Wattles really have no purpose. I think they're cute!

Earless or not, after a while you'll love them no matter what Free, you know you will! LOL.


----------



## goat lady (Sep 8, 2009)

Our twin does that we just kided and sold had wattles.  The one doe tried to nurse on the other's wattles.  I had never seen them before, but a friend that has had goats for years said that some get them and some don't.


----------



## freemotion (Sep 8, 2009)

Oh, I'll love them.....but will I be able to sell the extras????


----------



## ksalvagno (Sep 8, 2009)

That is always the tough part, deciding on a goat breed that will sell. That was one of the reasons I went with Nigerians. They are a big seller around here because you can find very colorful ones and they are small like the pygmies. I have decided to get a couple of Nubians next year but once again, Nubians are very popular around here. In my area, the LaManchas are not popular.


----------



## ohiofarmgirl (Sep 8, 2009)

i'll be finding out soon enough - my lamancha doe is headed over for love with our neighbor's boer buck!

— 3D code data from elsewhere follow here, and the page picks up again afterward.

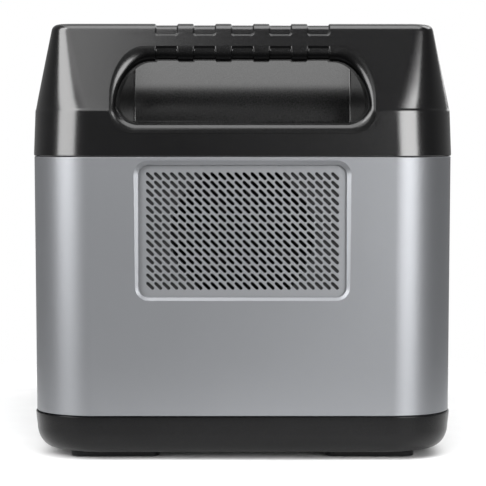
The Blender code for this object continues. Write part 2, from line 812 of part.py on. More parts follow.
def make_car_socket(panel):
    spot = (-0.098, 0.138)
    body, flange = disc(0.0130, 24), disc(0.0150, 24)
    socket = insert(panel, "car_socket", spot, body, flange, 0.040, black_plastic())
    socket_cut(socket, [circle(0.0106, 24, spot)], 0.037)
    cut(socket, lambda bm: add_prism(bm, circle(0.0033, 12, spot), 0.07, 0.10, "X"))
    solid(
        "car_socket_contact",
        lambda bm: add_prism(bm, circle(0.0030, 12, spot), 0.0875, 0.0960, "X"),
        brass(),
    )
    face = PANEL_FACE + GAP + FLANGE + GAP
    make_flap("car_socket_cap", spot, 0.0195, face, circle(0.0158, 24), circle(0.0094, 16), 0.004, 0.0022)


def make_inlet(panel):
    spot = (-0.098, 0.074)
    round_port(panel, "charge_inlet", spot, 0.0085, 0.0050, 0.0012, 0.014)
    face = PANEL_FACE + GAP + FLANGE + GAP
    outline = rounded(0.0110, 0.0110, 0.003, 2)
    make_flap("inlet_flap", spot, 0.0145, face, outline, circle(0.0042, 12), 0.0007, 0.0020)


def make_flap(name, spot, rise, face, cover, plug, plug_depth, thick):
    """A rubber cover hinged above its socket. Its origin is on the hinge line."""
    at = (face + thick / 2, spot[0], spot[1] + rise)

    def shift(outline):
        return [(a, b - rise) for a, b in outline]

    piece = solid(name, lambda bm: add_prism(bm, shift(cover), -thick / 2, thick / 2, "X"), rubber(), at)
    cut(piece, lambda bm: add_prism(bm, shift(plug), -thick / 2 - plug_depth, 0.0, "X"), kind="UNION", at=at)
    cut(
        piece,
        lambda bm: add_box(bm, (-thick / 2, -0.004, -0.008), (thick / 2, 0.004, thick / 2)),
        kind="UNION",
        at=at,
    )


# Inside.


def bent_sheet(half_low, half_high, floor, wall_top, thick):
    """Cross-section of a sheet with both long edges turned up, as a closed outline."""
    low, high, over = -half_low, half_high, floor + thick
    outer = [(low, wall_top), (low, floor), (high, floor), (high, wall_top)]
    inner = [(high - thick, wall_top), (high - thick, over), (low + thick, over), (low + thick, wall_top)]
    return outer + inner


def heat_sink_outline():
    low, high, foot, base, top, fins, pitch, fin = -0.100, -0.020, 0.0910, 0.096, 0.135, 9, 0.0095, 0.0020
    outline = [(low, foot), (high, foot), (high, base)]
    for k in reversed(range(fins)):
        x = low + 0.001 + k * pitch
        outline += [(x + fin, base), (x + fin, top), (x, top), (x, base)]
    return [*outline, (low, base)]


def strap_outline():
    """An upside-down U over the battery pack."""
    half, low, high, thick = 0.1085, 0.0250, 0.0800, 0.0015
    within, under = half - thick, high - thick
    outer = [(-half, low), (-half, high), (half, high), (half, low)]
    return outer + [(within, low), (within, under), (-within, under), (-within, low)]


def make_inside():
    pack = rounded(0.105, 0.0265, 0.004, 2, (0.0, 0.0515))
    cradle = bent_sheet(0.113, 0.113, 0.0215, 0.0450, 0.0030)
    chassis = bent_sheet(0.122, 0.078, 0.083, 0.0870, 0.0015)
    runs = (
        ("battery_cradle", cradle, -0.150, 0.150, grey_plastic),
        ("battery_pack", pack, -0.145, 0.145, wrap_blue),
        ("battery_strap_1", strap_outline(), -0.068, -0.048, steel),
        ("battery_strap_2", strap_outline(), 0.048, 0.068, steel),
        ("chassis_plate", chassis, -0.150, 0.150, steel),
        ("heat_sink", heat_sink_outline(), -0.110, 0.110, aluminium),
    )
    for name, outline, low, high, finish_material in runs:
        solid(name, lambda bm, o=outline, a=low, b=high: add_prism(bm, o, a, b, "Y"), finish_material())
    boards = (
        ("battery_board", (-0.060, -0.040, 0.0785), (0.060, 0.040, 0.0801)),
        ("inverter_board", (-0.115, -0.140, 0.0890), (0.060, 0.140, 0.0906)),
    )
    for name, low, high in boards:
        solid(name, lambda bm, a=low, b=high: add_box(bm, a, b), board_green())
    core = rounded(0.020, 0.032, 0.004, 2, (0.025, 0.0))
    solid("transformer", lambda bm: add_prism(bm, core, 0.0910, 0.1300, "Z"), grey_plastic())


def main():
    clear_scene()
    make_base()
    make_sleeve()
    for end, turn_end in (("intake", False), ("exhaust", True)):
        make_grille(end, turn_end)
        make_fan(end, turn_end)
        make_liner(end, turn_end)
    make_top_cover()
    make_tray_and_lid()
    panel = make_panel()
    make_display(panel)
    make_buttons(panel)
    make_outlets(panel)
    make_data_ports(panel)
    for index, y in ((1, -0.108), (2, -0.088)):
        round_port(panel, f"dc_port_{index}", (y, 0.104), 0.0052, 0.0032, 0.00105, 0.010)
    make_car_socket(panel)
    make_inlet(panel)
    make_inside()


main()
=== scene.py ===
import json
import math

import bmesh
import bpy
from mathutils import Matrix, Vector


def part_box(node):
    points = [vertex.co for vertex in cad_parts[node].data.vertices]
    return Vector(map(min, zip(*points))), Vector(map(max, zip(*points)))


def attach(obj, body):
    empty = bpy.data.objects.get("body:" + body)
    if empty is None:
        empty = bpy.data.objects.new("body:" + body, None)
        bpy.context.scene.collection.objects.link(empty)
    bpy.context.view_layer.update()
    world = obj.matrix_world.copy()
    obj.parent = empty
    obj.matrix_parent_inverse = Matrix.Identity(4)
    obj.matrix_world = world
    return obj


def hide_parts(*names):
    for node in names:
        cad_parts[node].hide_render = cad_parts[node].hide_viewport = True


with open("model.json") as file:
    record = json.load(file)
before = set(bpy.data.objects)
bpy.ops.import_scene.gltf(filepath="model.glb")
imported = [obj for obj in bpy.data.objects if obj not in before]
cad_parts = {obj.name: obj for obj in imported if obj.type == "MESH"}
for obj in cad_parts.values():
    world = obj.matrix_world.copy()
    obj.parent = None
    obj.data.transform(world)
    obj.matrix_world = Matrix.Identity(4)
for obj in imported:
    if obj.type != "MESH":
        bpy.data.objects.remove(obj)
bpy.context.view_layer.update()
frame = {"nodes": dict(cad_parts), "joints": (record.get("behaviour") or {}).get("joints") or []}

# Lengths are in metres. Slopes, drafts and leans are run per rise.

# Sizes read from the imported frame.
COVER_LOW, COVER_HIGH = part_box("top_cover")
SLEEVE_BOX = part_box("body_sleeve")
BASE_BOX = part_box("base_tray")
HALF_WIDTH, HALF_LENGTH, HEIGHT = COVER_HIGH
END_EXTRA = HALF_LENGTH - HALF_WIDTH
SEAM_Z = COVER_LOW[2]
SLEEVE_LOW, SLEEVE_HIGH = SLEEVE_BOX[0][2], SLEEVE_BOX[1][2]
HOUSING = "housing"

# Shared shape of the housing. The cover is SHOULDER_HALF wide either way at its crease.
CORNER, CORNER_STEPS = 0.037, 14
CREASE, SHOULDER_HALF = 0.2165, 0.1300
SLOPE, FACE_DRAFT = 0.2289, 0.036
FILLET_LOW, TOP_CORNER = 0.2662, 0.0120
SEAM = 0.00015

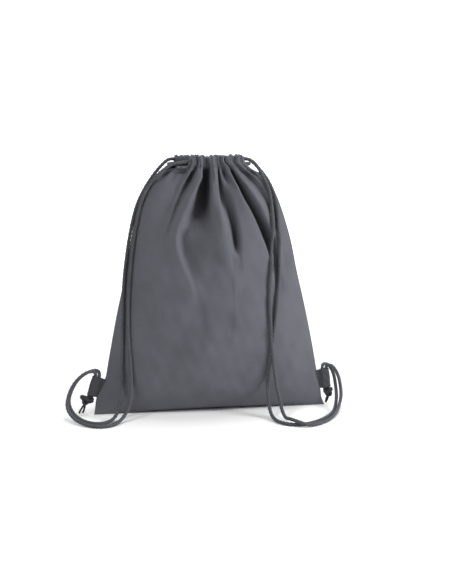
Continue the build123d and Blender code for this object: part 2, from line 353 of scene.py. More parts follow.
def braidTube(name, line, start, material, size=cordSize, frames=None):
    around = size["around"]
    sides, ups = ringFrames(line) if frames is None else frames
    run = start + distances(line)
    angle = np.linspace(0, 2 * math.pi, around, endpoint=False)
    spin, travel = np.meshgrid(angle, run)
    relief, side = braidRelief(spin, travel, size)
    radius = size["width"] / 2 * (1 - size["relief"] + size["relief"] * relief)
    points = (line[:, None] + sides[:, None] * (np.cos(spin) * radius)[..., None] +
              ups[:, None] * (np.sin(spin) * radius)[..., None])
    spinRow = np.stack([spin.ravel() * size["carriers"] / (2 * math.pi), travel.ravel() / size["pitch"]], 1)
    # a point in the middle of each end closes the tube
    points = np.vstack([points.reshape(-1, 3), line[0], line[-1]])
    # how deep in a groove each point lies, which sets its painted shade
    paintedGrooveShades, which = np.append((1 - relief).ravel(), [0, 0]), np.append(side.ravel(), [1, 1])
    spinRow = np.vstack([spinRow, [0, 0], [0, 0]])
    low, high, last = len(points) - 2, len(points) - 1, (len(line) - 1) * around
    faces = ringFaces(len(line), around)
    for j in range(around):
        k = (j + 1) % around
        faces += [(low, k, j), (high, last + j, last + k)]
    piece = makeMesh(name, points, faces, material)
    pointValues(piece, "paintedGrooveShade", paintedGrooveShades)
    pointValues(piece, "side", which)
    cornerMap(piece, "winding", spinRow)
    return piece


def strapLines():
    # the line of each whole strap, and the point where its upper span ends
    lines = {}
    for key, strap in strapRoutes.items():
        line, run = evenly(splineLine(strap["upper"] + strap["lower"]), cordSize["step"])
        middle = (np.array(strap["upper"][-1]) + np.array(strap["lower"][0])) / 2 * mm
        cut = int(np.argmin(np.linalg.norm(line - middle, axis=1)))
        lines[key] = (line, run, cut)
    return lines


laid = {"foot": (0.03, 0.05), "top": (0.35, 0.364), "clothTop": 0.366, "near": 4 * mm, "smooth": 31,
        "under": 2.9 * mm, "groove": 6 * mm, "deepest": 9 * mm}


def layOn(lines, cloth):
    # the straps come to rest on the front cloth where they pass close over it
    outer = np.array([v.co for v in cloth.data.vertices])[:len(clothHeights()) * (bag["columns"] + 1)]
    tree = KDTree(len(outer))
    for k, spot in enumerate(outer):
        tree.insert((spot[0], 0, spot[2]), k)
    tree.balance()
    window = np.hanning(laid["smooth"])
    for line, run, cut in lines.values():
        shift = np.zeros(len(line))
        for k, point in enumerate(line):
            hold = ease(*laid["foot"], point[2]) * (1 - ease(*laid["top"], point[2]))
            near = tree.find_range((point[0], 0, point[2]), laid["near"]) if hold > 0 else []
            if near:
                surface = min(outer[index][1] for place, index, gap in near)
                target = surface - cordSize["width"] / 2 + cordSize["sunk"]
                shift[k] = hold * np.clip(target - point[1], -cordSize["reach"], cordSize["reach"])
        shift = np.pad(shift, laid["smooth"] // 2, "edge")
        line[:, 1] += np.convolve(shift, window / window.sum(), "valid")
    # the cloth gives way under the cords
    for line, run, cut in lines.values():
        near = KDTree(len(line))
        for k, point in enumerate(line):
            near.insert((point[0], 0, point[2]), k)
        near.balance()
        for k, spot in enumerate(outer):
            if spot[2] > laid["clothTop"]:
                continue
            place, index, gap = near.find((spot[0], 0, spot[2]))
            if gap < laid["under"]:
                hollowed = math.cos(gap / laid["groove"] * math.pi / 2) ** 0.5
                behind = line[index][1] + cordSize["width"] * 0.5 * hollowed
                if behind - spot[1] < laid["deepest"]:
                    cloth.data.vertices[k].co[1] = spot[1] = max(spot[1], behind)


strapBends = {"arch": 0.034, "lip": 0.366}  # heights where a strap's arch over to its tab begins, and where it comes down from its lip


def makeStraps(lines):
    for (side, face), (line, run, cut) in lines.items():
        name, node, frames = side + "Strap" + face.title(), side + "_strap_" + face, ringFrames(line)
        last = int(np.max(np.nonzero(line[:, 2] < strapBends["arch"])))  # where the arch over to the tab begins
        top = int(np.argmax(line[:, 2] < strapBends["lip"]))
        for part, span, half in (("Upper", slice(0, cut + 1), "_upper"), ("Lower", slice(cut, last + 1), "_lower"),
                                 ("End", slice(last, None), "_lower")):
            piece = braidTube(name + part, line[span], run[span][0], braidLook,
                              frames=(frames[0][span], frames[1][span]))
            path = line[span][::3].tolist() + [line[span][-1].tolist()]
            declareCord(node + half, path)
            if part == "Upper":
                face + "_lip"
                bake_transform(piece)
            elif part == "Lower":
                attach(piece, "bag")
            else:
                side + "_tab_loop"
                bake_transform(piece)


def declareCord(node, path):
    path = [tuple(p) for p in path]
    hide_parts(node)


def makeTurns():
    # each turn is made as two halves, one in each channel
    halves, corner = {}, turnSize["corner"]
    for side, lanes in cordLanes.items():
        far, front, back = -lanes["out"], lanes["front"][0], lanes["back"][0]
        route = (("start", front), ("bend", front), ("reach", front + corner),
                 ("reach", back - corner), ("bend", back), ("start", back))
        points = [(far * turnSize[key][0], y, turnSize[key][1]) for key, y in route]
        line, run = evenly(splineLine(points), cordSize["step"])
        middle, frames = len(line) // 2, ringFrames(line)
        for face, span, end in (("front", slice(0, middle + 1), 0), ("back", slice(middle, None), -1)):
            piece = braidTube(side + "CordTurn" + face.title(), line[span], run[span][0], braidLook,
                              frames=(frames[0][span], frames[1][span]))
            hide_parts(side + "_cord_turn")
            face + "_lip"
            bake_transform(piece)
            halves[side, face] = piece
    return halves


def makeRuns(halves):
    # each run goes right through its channel, dropping to the height of the turn
    for side, face in ((side, face) for side in cordLanes for face in ("front", "back")):
        out, (y, high, rise) = cordLanes[side]["out"], cordLanes[side][face]
        points = [(out * runSize["end"], y, high), (out * runSize["early"], y, high + rise),
                  (-out * runSize["late"], y, runSize["lateZ"]), (-out * runSize["end"], y, runSize["farZ"])]
        line = evenly(splineLine(points), cordSize["step"])[0]
        piece = braidTube(side + "Cord" + face.title() + "Run", line, 0, braidLook)
        declareCord(side + "_cord_" + face + "_run", line.tolist())
        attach(piece, face + "_lip")


# the bag's form: height, half width, depth in front of the seams and depth behind them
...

i had two mini-manchas (lamancha x nigi) and the two sisters i got one had the lamancha elf ears and the other had nigi regular old ear ears.... i ended up selling the more nigi gal and kept the lamancha gal - we just love their personalities.

free - its weird that the lamanchas arent popular there! wow my gal outmilked my saanan every day, is really efficient with her feed, likes to graze, and like i said - we love their personalities.. humm... maybe you could start a revolution?

the only drawback is that everyone always asks me why i let them get frostbite so bad that their ears fell off
:-(


----------



## cmjust0 (Sep 8, 2009)

Here's what happens:







Airplane ears.

 

(...I crack myself up...I really do...  )


----------



## freemotion (Sep 8, 2009)

I couldn't figure out how to get that picture to work....I even tried copying the link, wouldn't work, and typing it in letter by letter, couldn't get that to work, either.  Now my curiosity is killing me!


----------



## lilhill (Sep 8, 2009)

Yep, all I get is the little annoying "x" in the upper left hand corner.


----------



## lilhill (Sep 8, 2009)

Well, it miraculously appeared.


----------



## ohiofarmgirl (Sep 8, 2009)

that is hilariously funny.....


----------



## freemotion (Sep 8, 2009)

I still can't see it!  Help me!  I want to giggle, too!


----------